**Exercise task**
Your answer should consist only of the lines below from the one with "name, size, turn, head" through the one with "the wall at", copied exactly.

**Information shown**
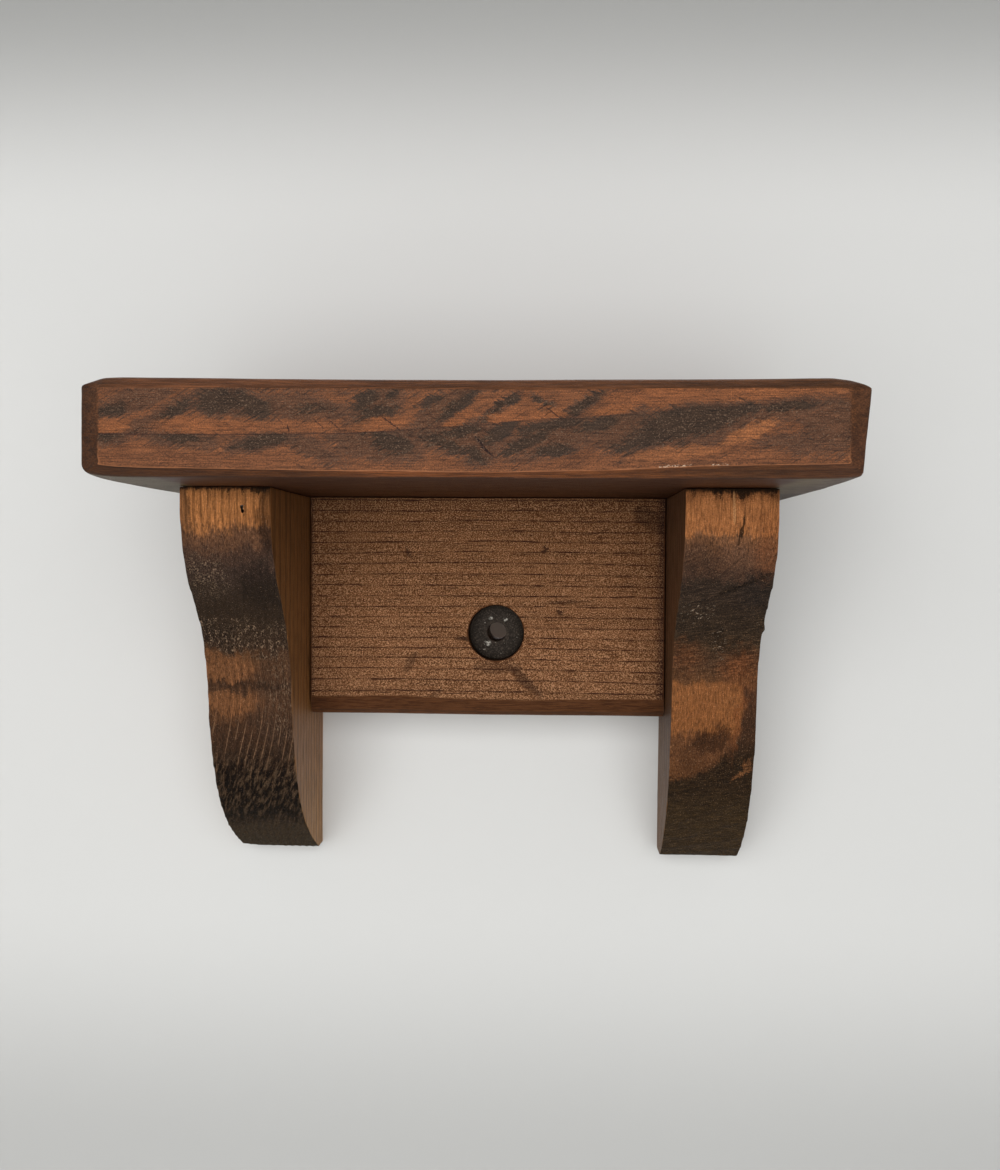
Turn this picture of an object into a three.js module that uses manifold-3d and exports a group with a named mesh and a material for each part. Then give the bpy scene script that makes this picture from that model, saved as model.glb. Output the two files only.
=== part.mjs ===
// A small rustic wall shelf: a thick board on two band-sawn brackets, with a rail between them that is
// screwed to the wall. Millimetres, +Z up, +X along the shelf, +Y into the wall. The wall is the plane
// y = 0, and the origin is the middle of the rail's rear face.
import * as THREE from "three";
import { ConvexGeometry } from "three/addons/geometries/ConvexGeometry.js";
import { mergeVertices } from "three/addons/utils/BufferGeometryUtils.js";
import Module from "manifold-3d";

const wasm = await Module();
wasm.setup();

// Driving dimensions.
const gap = 0.3; // clearance where two pieces meet
const stock = 38; // planed two-inch softwood

const rail = { length: 177.8, height: 109.3, left: -90.7, chamferHeight: 9, chamferDepth: 5 };

const board = {
  length: 305.8,
  depth: 183,
  undersideZ: rail.height / 2 + gap,
  topChamfer: 4,
  bottomChamfer: 5,
  cornerWidth: 9, // cut corners, measured along the front
  cornerDepth: 5, // and back along the ends
  rightEndSlant: 3.5, // the right end is out of square: shorter at the underside
};

const bracket = { thickness: 39.8, depth: 124, easedEdge: 1.2 };

// Each bracket's sawn edge: its narrowest depth from the wall and how far down that is, the foot it
// ends in, its whole height, and how long the curves pull at their ends.
const leftCurve = {
  shoulderDrop: 4,
  waistDepth: 80.3,
  waistDrop: 93.7,
  footDepth: 11,
  height: 182.5,
  shoulderPull: 49,
  waistPullUp: 51,
  waistPullDown: 67,
  footPull: 27.5,
};
const rightCurve = {
  shoulderDrop: 8,
  waistDepth: 73.3,
  waistDrop: 87,
  footDepth: 15.5,
  height: 183,
  shoulderPull: 44.6,
  waistPullUp: 41.5,
  waistPullDown: 38,
  footPull: 46,
};
const waistLean = 0.15; // how much the edge still leans at the waist
const footSlope = 0.55; // how steeply the belly runs down into the foot

const screwHole = { x: 3, z: -12.9, radius: 4.8, recessRadius: 14, recessDepth: 10 };
const washer = { outerRadius: 13.7, innerRadius: 4.8, thickness: 2, edge: 0.35 };

const longNail = { length: 76, shankRadius: 1.45, headRadius: 2, headHeight: 2.6, pointHeight: 4.5 };
const shortNail = { length: 51, shankRadius: 1.15, headRadius: 1.7, headHeight: 2.2, pointHeight: 3.6 };
const setDepth = 2; // nail heads are punched this far below the surface
const nailSides = 12;

const boardTopZ = board.undersideZ + stock;
const bracketTopZ = board.undersideZ - gap;
const leftBracketX = rail.left - gap - bracket.thickness;
const rightBracketX = rail.left + rail.length + gap;

// Finishes.
const finishes = {
  board: { color: 0x70402a, roughness: 0.62, metalness: 0 },
  bracket: { color: 0x6a432b, roughness: 0.7, metalness: 0 },
  rail: { color: 0x8a5a38, roughness: 0.8, metalness: 0 },
  washer: { color: 0x3a3632, roughness: 0.75, metalness: 0.4 },
  nail: { color: 0x77757a, roughness: 0.4, metalness: 0.9 },
};

const shelf = new THREE.Group();

function addMesh(name, geometry, finish) {
  const mesh = new THREE.Mesh(geometry, new THREE.MeshStandardMaterial(finishes[finish]));
  mesh.name = name;
  shelf.add(mesh);
  return mesh;
}

// Boolean cutting: a closed geometry as a solid, and a solid back as a geometry.
function toSolid(geometry) {
  const shared = geometry.clone();
  shared.deleteAttribute("normal");
  shared.deleteAttribute("uv");
  const merged = mergeVertices(shared, 1e-4);
  return new wasm.Manifold(
    new wasm.Mesh({
      numProp: 3,
      vertProperties: new Float32Array(merged.attributes.position.array),
      triVerts: new Uint32Array(merged.index.array),
    }),
  );
}

function toGeometry(solid) {
  const { vertProperties, triVerts } = solid.getMesh();
  const geometry = new THREE.BufferGeometry();
  geometry.setAttribute("position", new THREE.BufferAttribute(vertProperties, 3));
  geometry.setIndex(new THREE.BufferAttribute(triVerts, 1));
  geometry.computeVertexNormals();
  return geometry;
}

function cut(geometry, cutters) {
  return toGeometry(cutters.reduce((solid, cutter) => solid.subtract(toSolid(cutter)), toSolid(geometry)));
}

// The board: its plan outline, drawn in at the top and bottom by the chamfers.
function boardRing(z, inset, slant) {
  const left = -board.length / 2 + inset;
  const right = board.length / 2 - inset - slant;
  const front = -board.depth + inset;
  return [
    new THREE.Vector3(left, 0, z),
    new THREE.Vector3(left, front + board.cornerDepth, z),
    new THREE.Vector3(left + board.cornerWidth, front, z),
    new THREE.Vector3(right - board.cornerWidth, front, z),
    new THREE.Vector3(right, front + board.cornerDepth, z),
    new THREE.Vector3(right, 0, z),
  ];
}

function boardGeometry() {
  const { undersideZ, topChamfer, bottomChamfer, rightEndSlant } = board;
  const slantAt = (z) => (rightEndSlant * (boardTopZ - z)) / stock;
  const rings = [
    [undersideZ, bottomChamfer],
    [undersideZ + bottomChamfer, 0],
    [boardTopZ - topChamfer, 0],
    [boardTopZ, topChamfer],
  ];
  return new ConvexGeometry(rings.flatMap(([z, inset]) => boardRing(z, inset, slantAt(z))));
}

// The rail: a block with its lower front edge planed off.
function railGeometry() {
  const half = rail.height / 2;
  const section = [
    [0, half],
    [-stock, half],
    [-stock, -half + rail.chamferHeight],
    [-stock + rail.chamferDepth, -half],
    [0, -half],
  ];
  const ends = [rail.left, rail.left + rail.length];
  return new ConvexGeometry(ends.flatMap((x) => section.map(([y, z]) => new THREE.Vector3(x, y, z))));
}

// A bracket: the side view of its S-curve, extruded across its thickness. The outline is drawn with
// depth as -x and drop as -y, then turned so that its thickness runs along X.
function bracketGeometry(curve, x) {
  const { shoulderDrop, waistDepth, waistDrop, footDepth, height } = curve;
  const outline = new THREE.Shape();
  outline.moveTo(0, 0);
  outline.lineTo(0, -height);
  outline.lineTo(-footDepth, -height);
  outline.bezierCurveTo(
    -footDepth - curve.footPull,
    -height + curve.footPull * footSlope,
    -waistDepth + waistLean * curve.waistPullDown,
    -waistDrop - curve.waistPullDown,
    -waistDepth,
    -waistDrop,
  );
  outline.bezierCurveTo(
    -waistDepth - waistLean * curve.waistPullUp,
    -waistDrop + curve.waistPullUp,
    -bracket.depth,
    -shoulderDrop - curve.shoulderPull,
    -bracket.depth,
    -shoulderDrop,
  );
  outline.lineTo(-bracket.depth, 0);

  const geometry = new THREE.ExtrudeGeometry(outline, {
    depth: bracket.thickness - 2 * bracket.easedEdge,
    curveSegments: 22,
    bevelThickness: bracket.easedEdge,
    bevelSize: bracket.easedEdge,
    bevelOffset: -bracket.easedEdge,
    bevelSegments: 2,
  });
  geometry.rotateY(Math.PI / 2);
  geometry.rotateX(Math.PI / 2);
  geometry.translate(x + bracket.easedEdge, 0, bracketTopZ);
  return geometry;
}

// A finishing nail hangs point down from the middle of its head, with a punch dimple in the head.
function nailGeometry({ length, shankRadius, headRadius, headHeight, pointHeight }) {
  const dimple = headRadius * 0.35;
  const profile = [
    [0, -length],
    [shankRadius, -length + pointHeight],
    [shankRadius, -headHeight],
    [headRadius, -headHeight * 0.55],
    [headRadius, -0.25],
    [headRadius - 0.25, 0],
    [dimple, 0],
    [0, -dimple],
  ];
  return new THREE.LatheGeometry(profile.map(([r, y]) => new THREE.Vector2(r, y)), nailSides);
}

// The hole that a nail leaves, open above its head.
function nailHoleGeometry({ length, shankRadius, headRadius, headHeight }) {
  const openAbove = 12;
  const profile = [
    [0, -length - gap],
    [shankRadius + gap, -length - gap],
    [shankRadius + gap, -headHeight - gap],
    [headRadius + gap, -headHeight * 0.55 - gap],
    [headRadius + gap, openAbove],
    [0, openAbove],
  ];
  return new THREE.LatheGeometry(profile.map(([r, y]) => new THREE.Vector2(r, y)), nailSides);
}

// Every nail: its name, size, the point on the surface where it goes in, and its direction.
const down = new THREE.Vector3(0, 0, -1);
const middleX = { left: leftBracketX + bracket.thickness / 2, right: rightBracketX + bracket.thickness / 2 };
const outerX = { left: leftBracketX, right: rightBracketX + bracket.thickness };
const inward = { left: new THREE.Vector3(1, 0, 0), right: new THREE.Vector3(-1, 0, 0) };
const shelfNailY = { front: -92, rear: -38 };
const railNailZ = { upper: 30, lower: -32 };

const nails = [];
for (const side of ["left", "right"]) {
  for (const [row, y] of Object.entries(shelfNailY)) {
    const entry = new THREE.Vector3(middleX[side], y, boardTopZ);
    nails.push({ name: `shelf_nail_${side}_${row}`, size: longNail, entry, direction: down });
  }
  for (const [row, z] of Object.entries(railNailZ)) {
    const entry = new THREE.Vector3(outerX[side], -stock / 2, z);
    nails.push({ name: `rail_nail_${side}_${row}`, size: longNail, entry, direction: inward[side] });
  }
}
nails.push({
  name: "left_bracket_toe_nail",
  size: shortNail,
  entry: new THREE.Vector3(-103.3, -bracket.depth, bracketTopZ - 10.6),
  direction: new THREE.Vector3(0, 1, 1).normalize(),
});

const pointsDown = new THREE.Vector3(0, -1, 0);
for (const nail of nails) {
  nail.turn = new THREE.Quaternion().setFromUnitVectors(pointsDown, nail.direction);
  nail.head = nail.entry.clone().addScaledVector(nail.direction, setDepth);
}

function nailHoles(...nameStarts) {
  const wanted = nails.filter(({ name }) => nameStarts.some((start) => name.startsWith(start)));
  return wanted.map(({ size, turn, head }) => {
    const hole = nailHoleGeometry(size).applyQuaternion(turn);
    return hole.translate(head.x, head.y, head.z);
  });
}

// The wall screw's way through the rail: a wide recess in front and a clearance hole behind it.
function screwHoleGeometry() {
  const floor = -stock + screwHole.recessDepth;
  const past = 5;
  const profile = [
    [0, floor - screwHole.recessDepth - past],
    [screwHole.recessRadius, floor - screwHole.recessDepth - past],
    [screwHole.recessRadius, floor],
    [screwHole.radius, floor],
    [screwHole.radius, past],
    [0, past],
  ];
  const hole = new THREE.LatheGeometry(profile.map(([r, y]) => new THREE.Vector2(r, y)), 48);
  return hole.translate(screwHole.x, 0, screwHole.z);
}

// A flat washer with slightly rounded rims, lying on the floor of the recess.
function washerGeometry() {
  const { outerRadius, innerRadius, thickness, edge } = washer;
  const section = [
    [innerRadius, edge],
    [innerRadius + edge, 0],
    [outerRadius - edge, 0],
    [outerRadius, edge],
    [outerRadius, thickness - edge],
    [outerRadius - edge, thickness],
    [innerRadius + edge, thickness],
    [innerRadius, thickness - edge],
    [innerRadius, edge],
  ];
  return new THREE.LatheGeometry(section.map(([r, y]) => new THREE.Vector2(r, y)), 48);
}

addMesh("shelf_board", cut(boardGeometry(), nailHoles("shelf_nail", "left_bracket")), "board");
addMesh(
  "left_bracket",
  cut(
    bracketGeometry(leftCurve, leftBracketX),
    nailHoles("shelf_nail_left", "rail_nail_left", "left_bracket"),
  ),
  "bracket",
);
addMesh(
  "right_bracket",
  cut(bracketGeometry(rightCurve, rightBracketX), nailHoles("shelf_nail_right", "rail_nail_right")),
  "bracket",
);
addMesh("back_rail", cut(railGeometry(), [screwHoleGeometry(), ...nailHoles("rail_nail")]), "rail");

const washerY = -stock + screwHole.recessDepth - gap - washer.thickness;
addMesh("wall_screw_washer", washerGeometry(), "washer").position.set(screwHole.x, washerY, screwHole.z);

for (const { name, size, turn, head } of nails) {
  const nail = addMesh(name, nailGeometry(size), "nail");
  nail.quaternion.copy(turn);
  nail.position.copy(head);
}

export default shelf;
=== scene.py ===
"""A rustic wall shelf in stained softwood: a planed board on two band-sawn brackets, and between them a
rough-sawn rail that takes the wall screw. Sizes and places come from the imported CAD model: metres, +Z up,
the wall at y = 0 and the room on the -Y side."""

import functools
import itertools
import math

import bpy
import numpy as np
from mathutils import Matrix, Vector


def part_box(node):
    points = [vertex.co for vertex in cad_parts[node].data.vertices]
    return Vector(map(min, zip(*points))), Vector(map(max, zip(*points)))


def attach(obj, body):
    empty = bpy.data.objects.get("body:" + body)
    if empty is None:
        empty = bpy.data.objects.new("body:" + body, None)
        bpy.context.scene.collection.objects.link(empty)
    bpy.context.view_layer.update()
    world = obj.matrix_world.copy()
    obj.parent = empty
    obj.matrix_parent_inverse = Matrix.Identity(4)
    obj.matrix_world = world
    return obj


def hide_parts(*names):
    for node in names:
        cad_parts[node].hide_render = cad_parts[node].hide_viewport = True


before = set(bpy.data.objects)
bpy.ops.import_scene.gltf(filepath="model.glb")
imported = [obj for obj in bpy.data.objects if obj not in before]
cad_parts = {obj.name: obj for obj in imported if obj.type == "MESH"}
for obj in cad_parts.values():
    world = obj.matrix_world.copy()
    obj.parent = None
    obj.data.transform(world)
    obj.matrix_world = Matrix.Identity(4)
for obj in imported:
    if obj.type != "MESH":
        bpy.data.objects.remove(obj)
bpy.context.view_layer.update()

MM = 0.001
SCREW_HOLE = 4.8 * MM  # radius of the wall screw's hole through the washer and the rail
X, Y, Z = range(3)
LEFT, RIGHT, FRONT, BACK, BOTTOM, TOP = range(6)  # the sides of a block, in surface_grid's order


# ---- Camera and light ----

def add_camera():
    """Looks at the shelf from the room, a little right of its middle and slightly upwards."""
    place = Vector((30.45, -646.9, 23.9)) * MM
    turn_left, tip_up, roll = 0.042, -0.021, -0.006
    view = Matrix.Rotation(turn_left, 4, "Z") @ Matrix.Rotation(tip_up, 4, "X")
    view = view @ Matrix.Rotation(roll, 4, "Y") @ Matrix.Rotation(math.pi / 2, 4, "X")
    data = bpy.data.cameras.new("camera")
    data.sensor_width = 36
    data.lens = 37.52
    data.clip_start = 0.01
    camera = bpy.data.objects.new("camera", data)
    camera.matrix_world = Matrix.Translation(place) @ view
    bpy.context.scene.collection.objects.link(camera)
    bpy.context.scene.camera = camera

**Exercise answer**
for (const { name, size, turn, head } of nails) {
  const nail = addMesh(name, nailGeometry(size), "nail");
  nail.quaternion.copy(turn);
  nail.position.copy(head);
}

export default shelf;
=== scene.py ===
"""A rustic wall shelf in stained softwood: a planed board on two band-sawn brackets, and between them a
rough-sawn rail that takes the wall screw. Sizes and places come from the imported CAD model: metres, +Z up,
the wall at y = 0 and the room on the -Y side."""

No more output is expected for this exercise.